**Written problem**
For the material that follows, return exactly the lines from the one with "The fired coats" through the one with "from mathutils import Matrix, Vector", both ends included.

— begin —

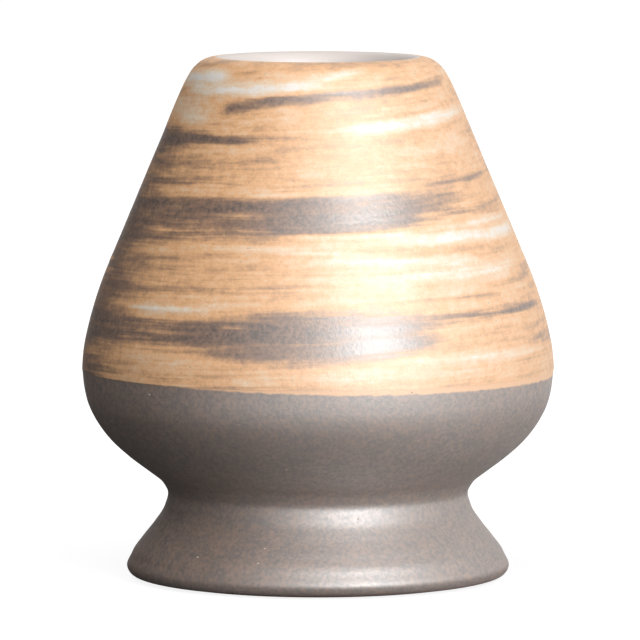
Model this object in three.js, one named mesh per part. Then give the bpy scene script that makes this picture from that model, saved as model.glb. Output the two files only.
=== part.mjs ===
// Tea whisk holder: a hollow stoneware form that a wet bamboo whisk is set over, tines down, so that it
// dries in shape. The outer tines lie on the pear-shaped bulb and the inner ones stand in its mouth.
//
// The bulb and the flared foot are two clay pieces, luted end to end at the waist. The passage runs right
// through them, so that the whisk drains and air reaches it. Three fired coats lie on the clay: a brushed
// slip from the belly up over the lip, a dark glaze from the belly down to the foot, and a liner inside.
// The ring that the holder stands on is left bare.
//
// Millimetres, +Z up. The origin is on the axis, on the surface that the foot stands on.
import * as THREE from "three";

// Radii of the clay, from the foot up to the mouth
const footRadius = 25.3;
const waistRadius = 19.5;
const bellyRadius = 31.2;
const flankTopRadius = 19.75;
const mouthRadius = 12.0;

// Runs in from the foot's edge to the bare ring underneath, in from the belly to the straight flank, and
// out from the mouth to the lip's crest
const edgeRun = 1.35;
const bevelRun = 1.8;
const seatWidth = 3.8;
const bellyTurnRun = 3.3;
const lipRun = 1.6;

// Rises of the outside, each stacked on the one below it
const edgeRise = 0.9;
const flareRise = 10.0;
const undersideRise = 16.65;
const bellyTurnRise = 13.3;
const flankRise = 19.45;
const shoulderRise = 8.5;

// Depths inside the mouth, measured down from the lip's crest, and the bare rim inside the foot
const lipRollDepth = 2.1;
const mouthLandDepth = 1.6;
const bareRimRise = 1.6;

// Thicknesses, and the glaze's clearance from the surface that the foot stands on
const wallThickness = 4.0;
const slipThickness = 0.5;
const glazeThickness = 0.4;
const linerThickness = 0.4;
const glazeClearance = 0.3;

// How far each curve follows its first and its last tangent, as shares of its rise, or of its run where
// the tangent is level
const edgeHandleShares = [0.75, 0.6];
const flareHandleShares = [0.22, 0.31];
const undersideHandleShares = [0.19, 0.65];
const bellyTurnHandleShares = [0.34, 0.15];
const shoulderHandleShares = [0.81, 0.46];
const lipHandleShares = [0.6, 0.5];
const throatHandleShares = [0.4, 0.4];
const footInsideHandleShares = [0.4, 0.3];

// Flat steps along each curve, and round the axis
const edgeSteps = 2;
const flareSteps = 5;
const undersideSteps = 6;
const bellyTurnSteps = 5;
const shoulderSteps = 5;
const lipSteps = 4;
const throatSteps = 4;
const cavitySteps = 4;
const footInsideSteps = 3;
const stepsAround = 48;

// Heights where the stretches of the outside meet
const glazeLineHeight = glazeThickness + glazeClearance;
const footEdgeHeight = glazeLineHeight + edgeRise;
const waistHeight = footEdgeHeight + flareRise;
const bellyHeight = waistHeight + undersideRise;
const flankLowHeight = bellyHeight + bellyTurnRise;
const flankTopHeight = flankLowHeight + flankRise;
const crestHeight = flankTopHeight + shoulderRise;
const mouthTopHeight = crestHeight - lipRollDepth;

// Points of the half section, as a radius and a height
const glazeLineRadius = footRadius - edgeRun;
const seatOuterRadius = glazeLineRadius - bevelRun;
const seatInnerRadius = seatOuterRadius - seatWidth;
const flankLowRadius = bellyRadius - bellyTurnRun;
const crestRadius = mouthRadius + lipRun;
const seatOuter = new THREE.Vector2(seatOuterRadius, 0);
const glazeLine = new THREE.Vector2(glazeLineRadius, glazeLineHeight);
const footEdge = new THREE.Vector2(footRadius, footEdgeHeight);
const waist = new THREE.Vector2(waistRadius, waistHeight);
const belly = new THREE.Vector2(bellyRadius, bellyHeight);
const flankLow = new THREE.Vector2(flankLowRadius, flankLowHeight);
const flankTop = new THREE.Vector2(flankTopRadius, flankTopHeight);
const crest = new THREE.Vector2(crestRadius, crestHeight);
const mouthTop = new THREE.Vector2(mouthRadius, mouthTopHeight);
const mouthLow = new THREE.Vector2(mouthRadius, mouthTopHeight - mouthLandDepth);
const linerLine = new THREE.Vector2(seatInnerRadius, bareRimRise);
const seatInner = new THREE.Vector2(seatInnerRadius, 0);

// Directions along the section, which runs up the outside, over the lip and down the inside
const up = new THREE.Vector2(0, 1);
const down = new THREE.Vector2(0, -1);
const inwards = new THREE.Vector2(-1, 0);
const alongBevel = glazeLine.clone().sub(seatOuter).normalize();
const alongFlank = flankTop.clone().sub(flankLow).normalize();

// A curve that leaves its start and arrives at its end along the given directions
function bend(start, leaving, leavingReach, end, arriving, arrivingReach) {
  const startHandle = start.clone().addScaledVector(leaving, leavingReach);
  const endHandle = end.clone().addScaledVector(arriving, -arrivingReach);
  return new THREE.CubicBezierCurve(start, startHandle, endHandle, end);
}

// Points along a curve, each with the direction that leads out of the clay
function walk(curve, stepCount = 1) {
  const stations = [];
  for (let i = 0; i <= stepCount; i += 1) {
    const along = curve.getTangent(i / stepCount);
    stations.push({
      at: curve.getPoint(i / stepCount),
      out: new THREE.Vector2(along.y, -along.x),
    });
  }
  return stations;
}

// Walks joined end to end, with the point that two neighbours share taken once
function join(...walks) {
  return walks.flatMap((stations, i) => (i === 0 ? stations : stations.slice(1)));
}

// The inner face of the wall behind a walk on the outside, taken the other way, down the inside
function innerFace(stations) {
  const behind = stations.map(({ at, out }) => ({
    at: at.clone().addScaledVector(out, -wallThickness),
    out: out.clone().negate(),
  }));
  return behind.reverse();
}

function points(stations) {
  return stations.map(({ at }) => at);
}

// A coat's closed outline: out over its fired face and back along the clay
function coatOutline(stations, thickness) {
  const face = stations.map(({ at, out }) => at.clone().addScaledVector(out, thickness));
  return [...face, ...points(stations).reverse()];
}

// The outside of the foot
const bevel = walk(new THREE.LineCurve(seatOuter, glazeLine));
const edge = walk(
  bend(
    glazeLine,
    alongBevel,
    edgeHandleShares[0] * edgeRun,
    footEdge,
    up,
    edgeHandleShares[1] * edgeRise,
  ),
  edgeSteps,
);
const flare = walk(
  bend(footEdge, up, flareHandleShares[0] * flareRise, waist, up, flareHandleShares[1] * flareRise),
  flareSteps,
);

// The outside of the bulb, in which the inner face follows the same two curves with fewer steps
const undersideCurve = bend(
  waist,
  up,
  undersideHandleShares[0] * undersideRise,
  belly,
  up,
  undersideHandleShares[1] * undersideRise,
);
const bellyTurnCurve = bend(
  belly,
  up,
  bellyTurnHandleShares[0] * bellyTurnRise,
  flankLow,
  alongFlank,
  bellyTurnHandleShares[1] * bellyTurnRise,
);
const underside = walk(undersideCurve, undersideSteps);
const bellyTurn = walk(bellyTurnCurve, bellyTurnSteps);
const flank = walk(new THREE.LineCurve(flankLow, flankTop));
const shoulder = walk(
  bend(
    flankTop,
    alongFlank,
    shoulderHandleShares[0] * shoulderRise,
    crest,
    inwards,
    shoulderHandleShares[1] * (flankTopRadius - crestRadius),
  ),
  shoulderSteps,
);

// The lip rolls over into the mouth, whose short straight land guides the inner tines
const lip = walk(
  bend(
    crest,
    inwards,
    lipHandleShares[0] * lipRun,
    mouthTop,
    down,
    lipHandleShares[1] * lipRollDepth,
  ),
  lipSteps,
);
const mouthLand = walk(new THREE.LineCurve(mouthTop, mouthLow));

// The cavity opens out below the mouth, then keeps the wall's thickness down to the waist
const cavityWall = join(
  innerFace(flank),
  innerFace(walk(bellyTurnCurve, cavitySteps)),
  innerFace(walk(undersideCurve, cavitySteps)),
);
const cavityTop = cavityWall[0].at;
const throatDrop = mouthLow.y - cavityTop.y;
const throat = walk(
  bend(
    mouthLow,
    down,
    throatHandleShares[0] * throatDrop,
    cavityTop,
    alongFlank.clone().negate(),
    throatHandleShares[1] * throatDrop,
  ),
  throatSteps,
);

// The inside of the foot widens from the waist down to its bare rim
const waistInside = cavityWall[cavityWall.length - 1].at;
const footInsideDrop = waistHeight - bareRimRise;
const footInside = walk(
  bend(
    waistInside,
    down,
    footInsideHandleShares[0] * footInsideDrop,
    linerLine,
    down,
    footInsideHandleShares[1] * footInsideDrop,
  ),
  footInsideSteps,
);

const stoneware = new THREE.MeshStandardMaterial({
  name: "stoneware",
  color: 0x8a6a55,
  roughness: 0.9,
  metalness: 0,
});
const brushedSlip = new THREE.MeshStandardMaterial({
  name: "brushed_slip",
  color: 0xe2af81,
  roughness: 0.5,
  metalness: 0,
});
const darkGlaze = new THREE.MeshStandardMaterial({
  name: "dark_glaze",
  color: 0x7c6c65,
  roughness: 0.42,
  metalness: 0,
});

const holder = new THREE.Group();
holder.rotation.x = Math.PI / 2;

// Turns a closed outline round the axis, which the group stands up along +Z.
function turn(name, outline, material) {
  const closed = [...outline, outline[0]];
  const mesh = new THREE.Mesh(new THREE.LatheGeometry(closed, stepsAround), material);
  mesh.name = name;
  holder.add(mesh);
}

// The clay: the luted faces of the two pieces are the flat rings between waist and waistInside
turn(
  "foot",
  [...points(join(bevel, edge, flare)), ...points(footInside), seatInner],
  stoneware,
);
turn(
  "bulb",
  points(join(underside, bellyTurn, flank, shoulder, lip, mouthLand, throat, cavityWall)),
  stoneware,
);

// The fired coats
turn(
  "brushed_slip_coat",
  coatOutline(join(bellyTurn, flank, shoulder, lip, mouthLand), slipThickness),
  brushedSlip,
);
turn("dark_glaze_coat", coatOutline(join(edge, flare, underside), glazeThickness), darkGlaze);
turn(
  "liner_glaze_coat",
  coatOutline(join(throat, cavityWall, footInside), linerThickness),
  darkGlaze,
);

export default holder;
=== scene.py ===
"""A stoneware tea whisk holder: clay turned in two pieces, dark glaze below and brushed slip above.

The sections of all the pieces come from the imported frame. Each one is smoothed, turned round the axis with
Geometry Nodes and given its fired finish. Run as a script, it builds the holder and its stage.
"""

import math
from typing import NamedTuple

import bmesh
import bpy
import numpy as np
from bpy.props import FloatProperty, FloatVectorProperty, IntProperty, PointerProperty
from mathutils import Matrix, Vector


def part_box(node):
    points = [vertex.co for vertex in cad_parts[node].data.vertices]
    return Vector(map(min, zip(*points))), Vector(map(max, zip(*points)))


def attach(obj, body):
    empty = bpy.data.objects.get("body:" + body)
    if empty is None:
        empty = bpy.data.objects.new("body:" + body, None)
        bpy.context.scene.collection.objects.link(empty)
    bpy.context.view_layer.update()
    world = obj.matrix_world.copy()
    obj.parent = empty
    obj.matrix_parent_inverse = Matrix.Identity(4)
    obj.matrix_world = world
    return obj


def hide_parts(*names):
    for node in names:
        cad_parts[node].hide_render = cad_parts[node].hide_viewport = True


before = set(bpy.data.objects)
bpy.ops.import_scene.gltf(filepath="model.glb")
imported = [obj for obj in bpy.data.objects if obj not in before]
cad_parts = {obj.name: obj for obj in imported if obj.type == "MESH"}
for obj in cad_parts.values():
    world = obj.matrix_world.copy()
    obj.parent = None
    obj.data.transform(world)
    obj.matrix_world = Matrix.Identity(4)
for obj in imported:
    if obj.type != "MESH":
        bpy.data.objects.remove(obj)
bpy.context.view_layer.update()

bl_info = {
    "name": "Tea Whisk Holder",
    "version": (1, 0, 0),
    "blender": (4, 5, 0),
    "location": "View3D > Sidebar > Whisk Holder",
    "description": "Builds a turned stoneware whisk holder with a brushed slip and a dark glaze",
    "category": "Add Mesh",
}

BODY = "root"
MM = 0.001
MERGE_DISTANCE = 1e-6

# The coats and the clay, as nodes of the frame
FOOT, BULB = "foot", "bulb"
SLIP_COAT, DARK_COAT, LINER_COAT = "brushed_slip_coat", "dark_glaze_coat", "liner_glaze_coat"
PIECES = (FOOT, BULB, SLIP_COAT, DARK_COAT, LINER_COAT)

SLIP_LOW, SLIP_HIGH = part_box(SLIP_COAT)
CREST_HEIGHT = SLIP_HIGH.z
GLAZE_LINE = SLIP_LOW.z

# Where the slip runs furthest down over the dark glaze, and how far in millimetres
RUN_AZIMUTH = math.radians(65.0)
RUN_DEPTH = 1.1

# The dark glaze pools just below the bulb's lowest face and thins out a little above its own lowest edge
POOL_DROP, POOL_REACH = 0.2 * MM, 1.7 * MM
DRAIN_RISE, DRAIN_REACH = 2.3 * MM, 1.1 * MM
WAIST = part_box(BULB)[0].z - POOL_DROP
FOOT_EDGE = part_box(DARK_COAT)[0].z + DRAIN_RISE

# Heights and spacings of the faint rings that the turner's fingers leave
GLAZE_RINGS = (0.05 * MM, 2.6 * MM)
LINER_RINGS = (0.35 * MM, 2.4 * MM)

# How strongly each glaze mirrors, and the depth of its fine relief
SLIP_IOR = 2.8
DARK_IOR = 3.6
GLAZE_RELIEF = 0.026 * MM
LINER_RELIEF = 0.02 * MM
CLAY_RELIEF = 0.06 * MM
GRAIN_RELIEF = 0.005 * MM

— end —

**Finished answer**
// The fired coats
turn(
  "brushed_slip_coat",
  coatOutline(join(bellyTurn, flank, shoulder, lip, mouthLand), slipThickness),
  brushedSlip,
);
turn("dark_glaze_coat", coatOutline(join(edge, flare, underside), glazeThickness), darkGlaze);
turn(
  "liner_glaze_coat",
  coatOutline(join(throat, cavityWall, footInside), linerThickness),
  darkGlaze,
);

export default holder;
=== scene.py ===
"""A stoneware tea whisk holder: clay turned in two pieces, dark glaze below and brushed slip above.

The sections of all the pieces come from the imported frame. Each one is smoothed, turned round the axis with
Geometry Nodes and given its fired finish. Run as a script, it builds the holder and its stage.
"""

import math
from typing import NamedTuple

import bmesh
import bpy
import numpy as np
from bpy.props import FloatProperty, FloatVectorProperty, IntProperty, PointerProperty
from mathutils import Matrix, Vector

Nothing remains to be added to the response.